-- Begin --

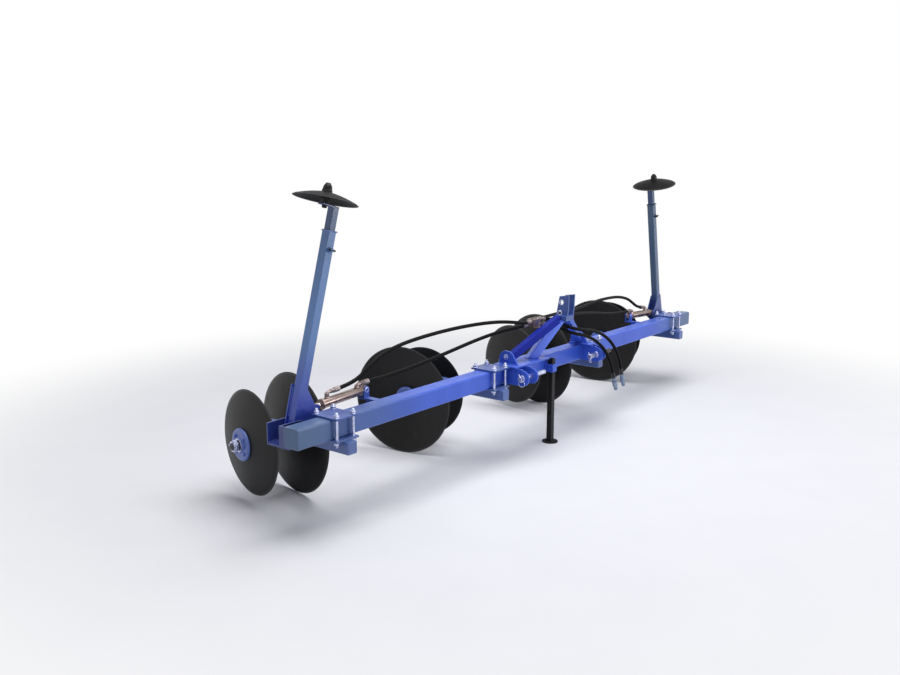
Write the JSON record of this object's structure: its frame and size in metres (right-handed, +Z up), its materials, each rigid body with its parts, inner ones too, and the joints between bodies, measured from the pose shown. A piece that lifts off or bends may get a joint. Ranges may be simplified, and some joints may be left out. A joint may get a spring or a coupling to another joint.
{
  "type": "disc ridger",
  "caption": "Tractor-mounted disc ridger: disc gangs clamped under a square toolbar, top-link mast, parking stand and folding row markers worked by cylinders.",
  "frame": {"origin": "centre of the bounding box in plan, on the ground, measured without the two feed hoses and their couplers", "axes": "+X along the toolbar, -Y towards the tractor, +Z up; left and right in the names are as seen by someone who stands in front of the machine on the tractor's side, so left is -X"},
  "size_m": [4.2, 1.1041, 1.6606],
  "materials": {
    "blue_paint": "satin enamel over steel",
    "black_paint": "satin black enamel",
    "disc_steel": "satin black disc blades",
    "axle_steel": "blue flanges with bright bolts",
    "zinc": "zinc plated",
    "cylinder_copper": "copper-coloured plating",
    "rod_chrome": "hard chrome",
    "hose_rubber": "matt black rubber",
    "coupler_steel": "bright steel"
  },
  "bodies": {
    "frame": {"toolbar": "blue_paint", "end_caps": "blue_paint", "clamp_plates": "blue_paint", "clamp_bolts": "zinc", "mast": "blue_paint", "front_brace": "blue_paint", "rear_brace_left": "blue_paint", "rear_brace_right": "blue_paint", "brace_lugs": "blue_paint", "hitch_bracket_left": "blue_paint", "hitch_bracket_right": "blue_paint", "hitch_pins": "zinc", "stand_sleeve": "blue_paint", "marker_brackets": "blue_paint", "cylinder_brackets": "blue_paint", "tee_block": "zinc", "couplers": "coupler_steel", "gang_arm_1": "blue_paint", "gang_arm_2": "blue_paint", "gang_arm_3": "blue_paint", "gang_arm_4": "blue_paint", "hose_left_high": "hose_rubber", "hose_left_low": "hose_rubber", "hose_right_high": "hose_rubber", "hose_right_low": "hose_rubber", "hose_feed_a": "hose_rubber", "hose_feed_b": "hose_rubber"},
    "stand": {"stand_leg": "black_paint"},
    "gang_1": {"axle_1": "axle_steel", "gang_discs_1": "disc_steel"},
    "gang_2": {"axle_2": "axle_steel", "gang_discs_2": "disc_steel"},
    "gang_3": {"axle_3": "axle_steel", "gang_discs_3": "disc_steel"},
    "gang_4": {"axle_4": "axle_steel", "gang_discs_4": "disc_steel"},
    "marker_left": {"marker_arm_left": "blue_paint"},
    "marker_left_extension": {"marker_extension_left": "blue_paint"},
    "marker_left_disc": {"marker_disc_left": "disc_steel"},
    "cylinder_left": {"barrel_left": "cylinder_copper"},
    "ram_left": {"rod_left": "rod_chrome"},
    "marker_right": {"marker_arm_right": "blue_paint"},
    "marker_right_extension": {"marker_extension_right": "blue_paint"},
    "marker_right_disc": {"marker_disc_right": "disc_steel"},
    "cylinder_right": {"barrel_right": "cylinder_copper"},
    "ram_right": {"rod_right": "rod_chrome"}
  },
  "joints": [
    {"name": "gang_1_turn", "type": "hinge", "parent": "frame", "child": "gang_1", "pos_m": [-1.819, 0.2354, 0.33], "axis": [0.9848, -0.1736, 0], "continuous": true},
    {"name": "gang_2_turn", "type": "hinge", "parent": "frame", "child": "gang_2", "pos_m": [-0.553, 0.2354, 0.33], "axis": [-0.9848, -0.1736, 0], "continuous": true},
    {"name": "gang_3_turn", "type": "hinge", "parent": "frame", "child": "gang_3", "pos_m": [0.553, 0.2354, 0.33], "axis": [0.9848, -0.1736, 0], "continuous": true},
    {"name": "gang_4_turn", "type": "hinge", "parent": "frame", "child": "gang_4", "pos_m": [1.819, 0.2354, 0.33], "axis": [-0.9848, -0.1736, 0], "continuous": true},
    {"name": "stand_slide", "type": "slide", "parent": "frame", "child": "stand", "axis": [0, 0, 1], "range_m": [0, 0.17]},
    {"name": "marker_left_fold", "type": "hinge", "parent": "frame", "child": "marker_left", "pos_m": [-1.942, -0.1616, 0.505], "axis": [0, -1, 0], "range_deg": [0, 112]},
    {"name": "marker_left_extend", "type": "slide", "parent": "marker_left", "child": "marker_left_extension", "axis": [0.2503, -0.0297, 0.9677], "range_m": [0, 0.25]},
    {"name": "marker_left_disc_turn", "type": "hinge", "parent": "marker_left_extension", "child": "marker_left_disc", "pos_m": [-1.72629, -0.19406, 1.57871], "axis": [0.2503, -0.0297, 0.9677], "continuous": true},
    {"name": "cylinder_left_swing", "type": "hinge", "parent": "frame", "child": "cylinder_left", "pos_m": [-1.457, -0.1616, 0.595], "axis": [0, 1, 0], "range_deg": [0, 3.3]},
    {"name": "ram_left_slide", "type": "slide", "parent": "cylinder_left", "child": "ram_left", "axis": [-0.9985, 0, -0.0555], "range_m": [0, 0.237]},
    {"name": "marker_right_fold", "type": "hinge", "parent": "frame", "child": "marker_right", "pos_m": [1.942, -0.1616, 0.505], "axis": [0, 1, 0], "range_deg": [0, 112]},
    {"name": "marker_right_extend", "type": "slide", "parent": "marker_right", "child": "marker_right_extension", "axis": [-0.2503, -0.0297, 0.9677], "range_m": [0, 0.25]},
    {"name": "marker_right_disc_turn", "type": "hinge", "parent": "marker_right_extension", "child": "marker_right_disc", "pos_m": [1.72629, -0.19406, 1.57871], "axis": [-0.2503, -0.0297, 0.9677], "continuous": true},
    {"name": "cylinder_right_swing", "type": "hinge", "parent": "frame", "child": "cylinder_right", "pos_m": [1.457, -0.1616, 0.595], "axis": [0, -1, 0], "range_deg": [0, 3.3]},
    {"name": "ram_right_slide", "type": "slide", "parent": "cylinder_right", "child": "ram_right", "axis": [0.9985, 0, -0.0555], "range_m": [0, 0.237]}
  ],
  "couplings": [
    {"joint": "cylinder_left_swing", "follows": "marker_left_fold", "ratio": 0.028113},
    {"joint": "ram_left_slide", "follows": "marker_left_fold", "m_per_rad": 0.12082},
    {"joint": "cylinder_right_swing", "follows": "marker_right_fold", "ratio": 0.028113},
    {"joint": "ram_right_slide", "follows": "marker_right_fold", "m_per_rad": 0.12082}
  ]
}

-- End --

• _SHORT PROBLEM_: Each line that has the word "joints" should be copied.

• _EXERCISE ANSWER_:
Write the JSON record of this object's structure: its frame and size in metres (right-handed, +Z up), its materials, each rigid body with its parts, inner ones too, and the joints between bodies, measured from the pose shown. A piece that lifts off or bends may get a joint. Ranges may be simplified, and some joints may be left out. A joint may get a spring or a coupling to another joint.
  "joints": [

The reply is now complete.